[start]

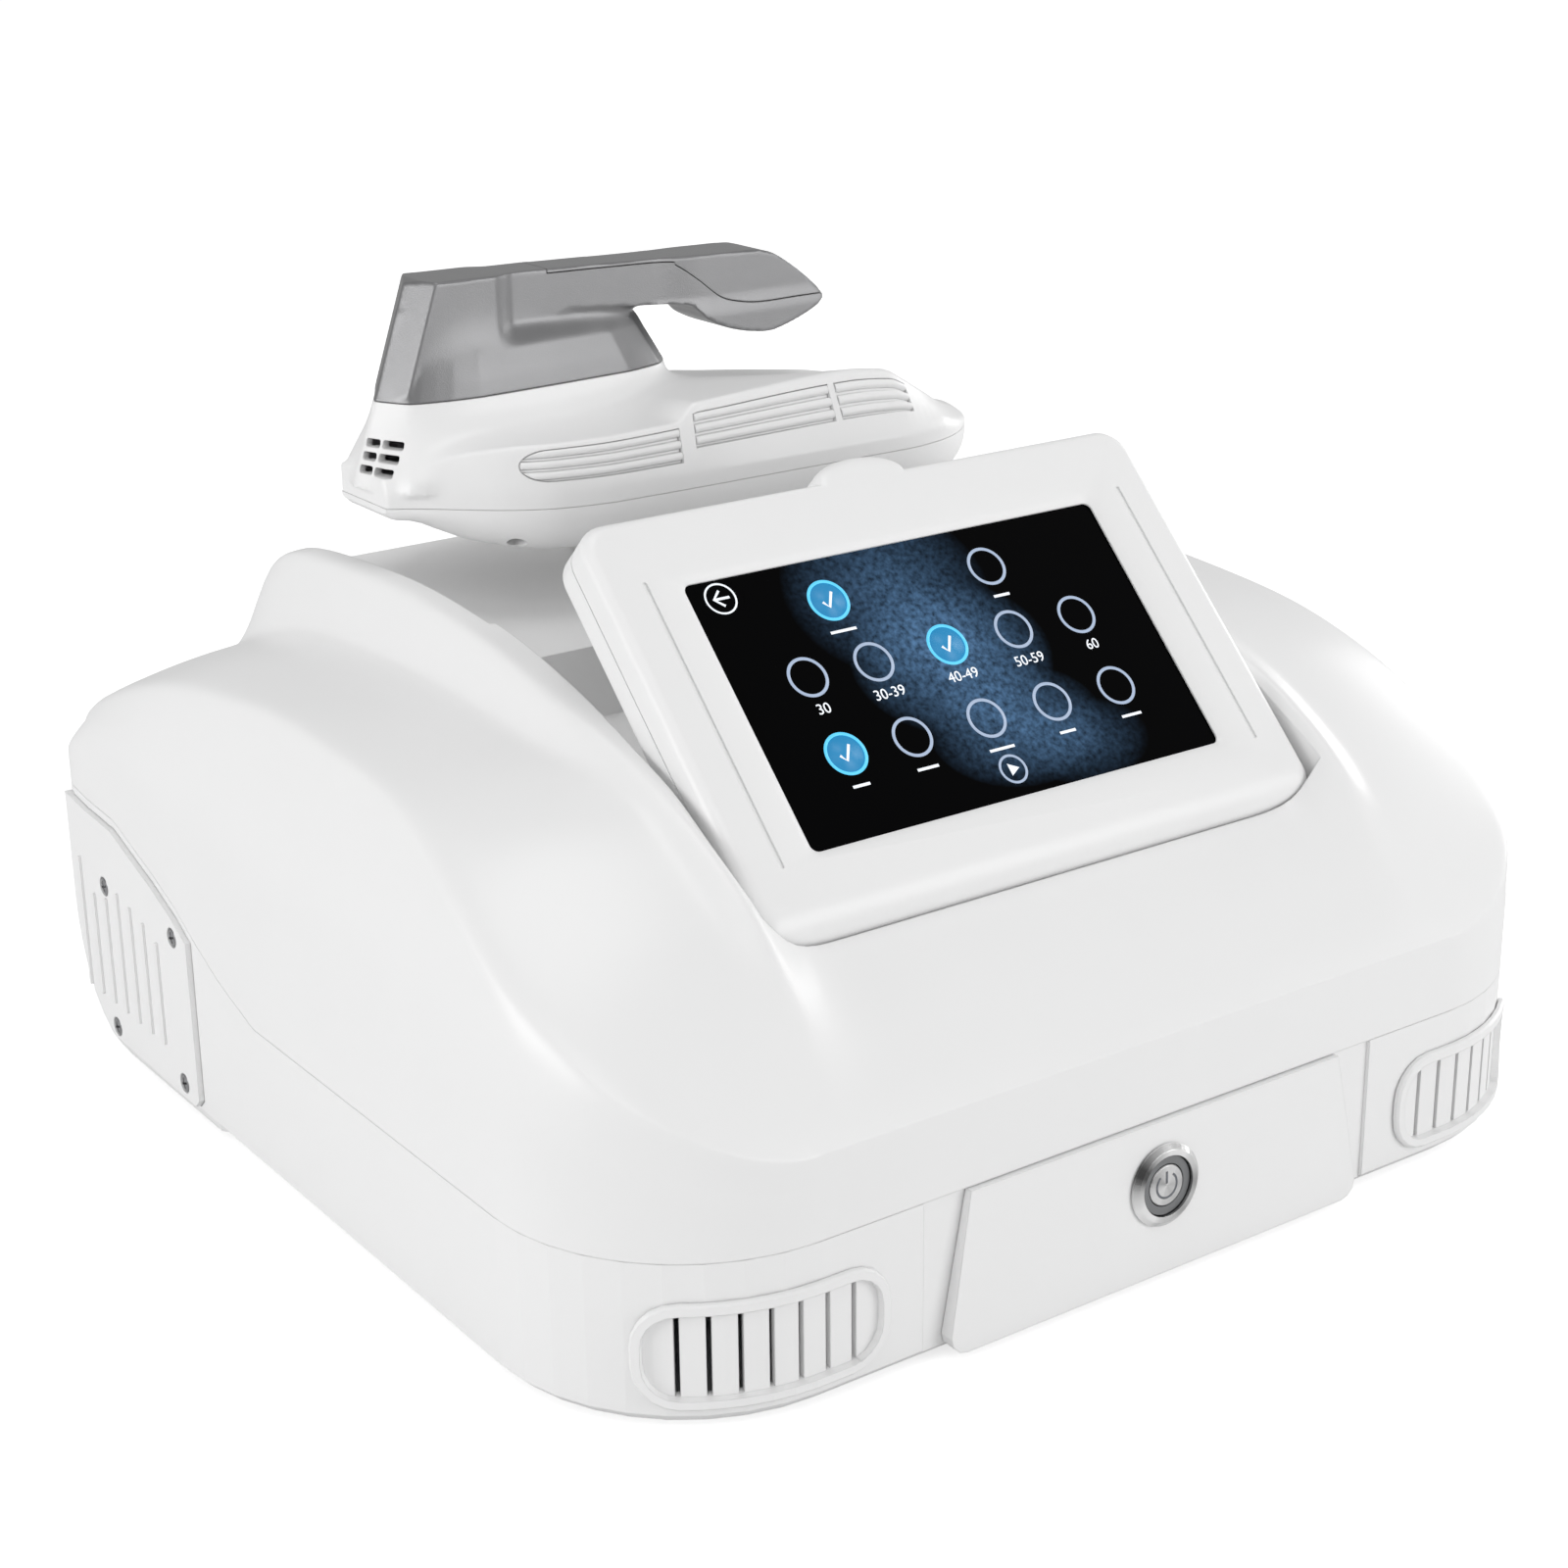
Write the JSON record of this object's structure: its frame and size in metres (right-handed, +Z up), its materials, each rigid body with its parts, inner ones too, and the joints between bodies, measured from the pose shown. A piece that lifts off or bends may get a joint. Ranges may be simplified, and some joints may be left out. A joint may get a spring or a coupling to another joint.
{
  "type": "body sculpting machine",
  "caption": "White table-top muscle-stimulation machine with a tilting screen, ridged casing, power button and a lift-off applicator with a silver handle.",
  "frame": {"origin": "centre of the footprint, under the rubber feet", "axes": "+X to the right of a user in front, +Y from the front to the back, +Z up"},
  "size_m": [0.3662, 0.3536, 0.261],
  "materials": {
    "white_plastic": "satin moulded white",
    "silver_paint": "silver metallic lacquer over plastic",
    "stainless_steel": "fine brushed",
    "plated_steel": "plated sheet",
    "aluminium": "plain",
    "display_black": "glossy black cover glass",
    "light_ring_grey": "translucent grey",
    "black_plastic": "matt",
    "rocker_red": "gloss red",
    "capacitor_sleeve": "shrink sleeve",
    "pad_white": "smooth matt",
    "copper_winding": "enamelled copper wire",
    "board_green": "solder resist",
    "foot_rubber": "matt"
  },
  "bodies": {
    "base": {"base_shell": "white_plastic", "upper_casing": "white_plastic", "button_panel": "white_plastic", "side_cover_left": "white_plastic", "side_cover_right": "white_plastic", "screw_left_1": "stainless_steel", "screw_left_2": "stainless_steel", "screw_left_3": "stainless_steel", "screw_left_4": "stainless_steel", "screw_right_1": "stainless_steel", "screw_right_2": "stainless_steel", "screw_right_3": "stainless_steel", "screw_right_4": "stainless_steel", "vent_grille_left": "white_plastic", "vent_grille_right": "white_plastic", "rear_panel": "plated_steel", "fan_frame_left": "black_plastic", "fan_frame_right": "black_plastic", "mains_inlet": "black_plastic", "switch_body": "black_plastic", "handle_socket": "stainless_steel", "power_supply": "plated_steel", "capacitor_bank": "capacitor_sleeve", "main_board": "board_green", "heat_sink": "aluminium", "foot_front_left": "foot_rubber", "foot_rear_left": "foot_rubber", "foot_front_right": "foot_rubber", "foot_rear_right": "foot_rubber", "button_bezel": "stainless_steel", "button_ring": "light_ring_grey", "button_switch": "black_plastic", "button_nut": "stainless_steel", "hinge_pin_left": "stainless_steel", "hinge_pin_right": "stainless_steel"},
    "lid": {"lid_bezel": "white_plastic", "lid_back": "white_plastic", "display_glass": "display_black", "display_module": "aluminium", "display_board": "board_green"},
    "button": {"button_cap": "stainless_steel"},
    "rocker": {"rocker": "rocker_red"},
    "fan_left": {"fan_rotor_left": "black_plastic"},
    "fan_right": {"fan_rotor_right": "black_plastic"},
    "applicator": {"head_upper_shell": "white_plastic", "head_lower_shell": "white_plastic", "louvre_left": "white_plastic", "louvre_middle": "white_plastic", "louvre_right": "white_plastic", "hose_socket": "black_plastic", "handle_grip": "silver_paint", "handle_cover": "silver_paint", "treatment_plate": "pad_white", "coil_left": "copper_winding", "coil_right": "copper_winding"}
  },
  "joints": [
    {"name": "lid_hinge", "type": "hinge", "parent": "base", "child": "lid", "pos_m": [0, -0.11497, 0.11485], "axis": [1, 0, 0], "range_deg": [-28.6, 35]},
    {"name": "power_button", "type": "slide", "parent": "base", "child": "button", "axis": [0, 0.9988, -0.0491], "range_m": [0, 0.0015], "stiffness_N_per_m": 1200},
    {"name": "mains_rocker", "type": "hinge", "parent": "base", "child": "rocker", "pos_m": [0.038, 0.17368, 0.07206], "axis": [1, 0, 0], "range_deg": [-18, 0]},
    {"name": "fan_left_spin", "type": "hinge", "parent": "base", "child": "fan_left", "pos_m": [-0.06799, 0.16838, 0.07206], "axis": [0, 1, 0], "continuous": true},
    {"name": "fan_right_spin", "type": "hinge", "parent": "base", "child": "fan_right", "pos_m": [-0.03401, 0.16838, 0.07206], "axis": [0, 1, 0], "continuous": true},
    {"name": "applicator_lift", "type": "slide", "parent": "base", "child": "applicator", "axis": [0, 0, 1], "range_m": [0, 0.15]}
  ]
}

[end]

Set problem: Copy each line of the data exactly, leaving nothing out.

Task answer:
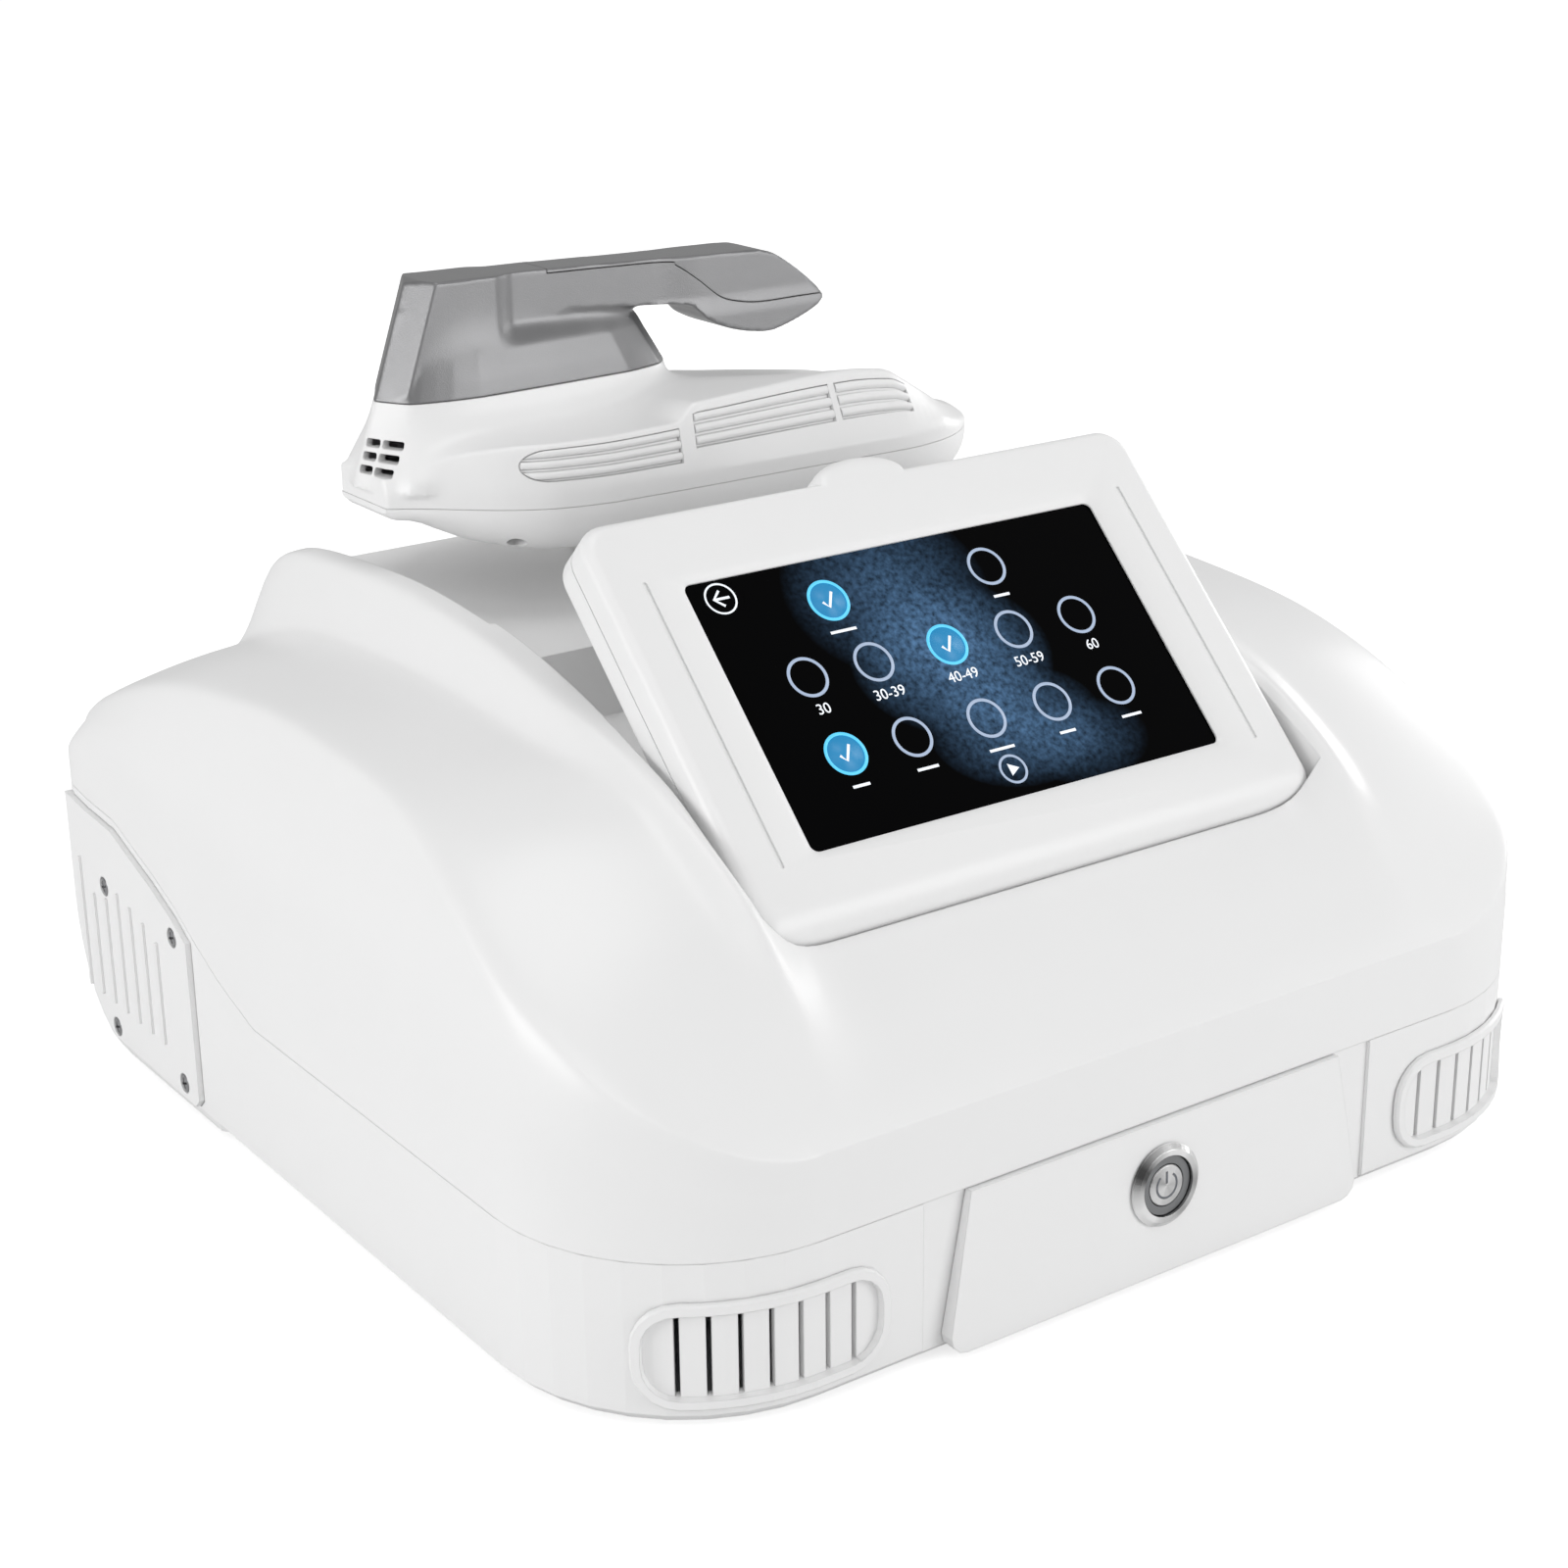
Write the JSON record of this object's structure: its frame and size in metres (right-handed, +Z up), its materials, each rigid body with its parts, inner ones too, and the joints between bodies, measured from the pose shown. A piece that lifts off or bends may get a joint. Ranges may be simplified, and some joints may be left out. A joint may get a spring or a coupling to another joint.
{
  "type": "body sculpting machine",
  "caption": "White table-top muscle-stimulation machine with a tilting screen, ridged casing, power button and a lift-off applicator with a silver handle.",
  "frame": {"origin": "centre of the footprint, under the rubber feet", "axes": "+X to the right of a user in front, +Y from the front to the back, +Z up"},
  "size_m": [0.3662, 0.3536, 0.261],
  "materials": {
    "white_plastic": "satin moulded white",
    "silver_paint": "silver metallic lacquer over plastic",
    "stainless_steel": "fine brushed",
    "plated_steel": "plated sheet",
    "aluminium": "plain",
    "display_black": "glossy black cover glass",
    "light_ring_grey": "translucent grey",
    "black_plastic": "matt",
    "rocker_red": "gloss red",
    "capacitor_sleeve": "shrink sleeve",
    "pad_white": "smooth matt",
    "copper_winding": "enamelled copper wire",
    "board_green": "solder resist",
    "foot_rubber": "matt"
  },
  "bodies": {
    "base": {"base_shell": "white_plastic", "upper_casing": "white_plastic", "button_panel": "white_plastic", "side_cover_left": "white_plastic", "side_cover_right": "white_plastic", "screw_left_1": "stainless_steel", "screw_left_2": "stainless_steel", "screw_left_3": "stainless_steel", "screw_left_4": "stainless_steel", "screw_right_1": "stainless_steel", "screw_right_2": "stainless_steel", "screw_right_3": "stainless_steel", "screw_right_4": "stainless_steel", "vent_grille_left": "white_plastic", "vent_grille_right": "white_plastic", "rear_panel": "plated_steel", "fan_frame_left": "black_plastic", "fan_frame_right": "black_plastic", "mains_inlet": "black_plastic", "switch_body": "black_plastic", "handle_socket": "stainless_steel", "power_supply": "plated_steel", "capacitor_bank": "capacitor_sleeve", "main_board": "board_green", "heat_sink": "aluminium", "foot_front_left": "foot_rubber", "foot_rear_left": "foot_rubber", "foot_front_right": "foot_rubber", "foot_rear_right": "foot_rubber", "button_bezel": "stainless_steel", "button_ring": "light_ring_grey", "button_switch": "black_plastic", "button_nut": "stainless_steel", "hinge_pin_left": "stainless_steel", "hinge_pin_right": "stainless_steel"},
    "lid": {"lid_bezel": "white_plastic", "lid_back": "white_plastic", "display_glass": "display_black", "display_module": "aluminium", "display_board": "board_green"},
    "button": {"button_cap": "stainless_steel"},
    "rocker": {"rocker": "rocker_red"},
    "fan_left": {"fan_rotor_left": "black_plastic"},
    "fan_right": {"fan_rotor_right": "black_plastic"},
    "applicator": {"head_upper_shell": "white_plastic", "head_lower_shell": "white_plastic", "louvre_left": "white_plastic", "louvre_middle": "white_plastic", "louvre_right": "white_plastic", "hose_socket": "black_plastic", "handle_grip": "silver_paint", "handle_cover": "silver_paint", "treatment_plate": "pad_white", "coil_left": "copper_winding", "coil_right": "copper_winding"}
  },
  "joints": [
    {"name": "lid_hinge", "type": "hinge", "parent": "base", "child": "lid", "pos_m": [0, -0.11497, 0.11485], "axis": [1, 0, 0], "range_deg": [-28.6, 35]},
    {"name": "power_button", "type": "slide", "parent": "base", "child": "button", "axis": [0, 0.9988, -0.0491], "range_m": [0, 0.0015], "stiffness_N_per_m": 1200},
    {"name": "mains_rocker", "type": "hinge", "parent": "base", "child": "rocker", "pos_m": [0.038, 0.17368, 0.07206], "axis": [1, 0, 0], "range_deg": [-18, 0]},
    {"name": "fan_left_spin", "type": "hinge", "parent": "base", "child": "fan_left", "pos_m": [-0.06799, 0.16838, 0.07206], "axis": [0, 1, 0], "continuous": true},
    {"name": "fan_right_spin", "type": "hinge", "parent": "base", "child": "fan_right", "pos_m": [-0.03401, 0.16838, 0.07206], "axis": [0, 1, 0], "continuous": true},
    {"name": "applicator_lift", "type": "slide", "parent": "base", "child": "applicator", "axis": [0, 0, 1], "range_m": [0, 0.15]}
  ]
}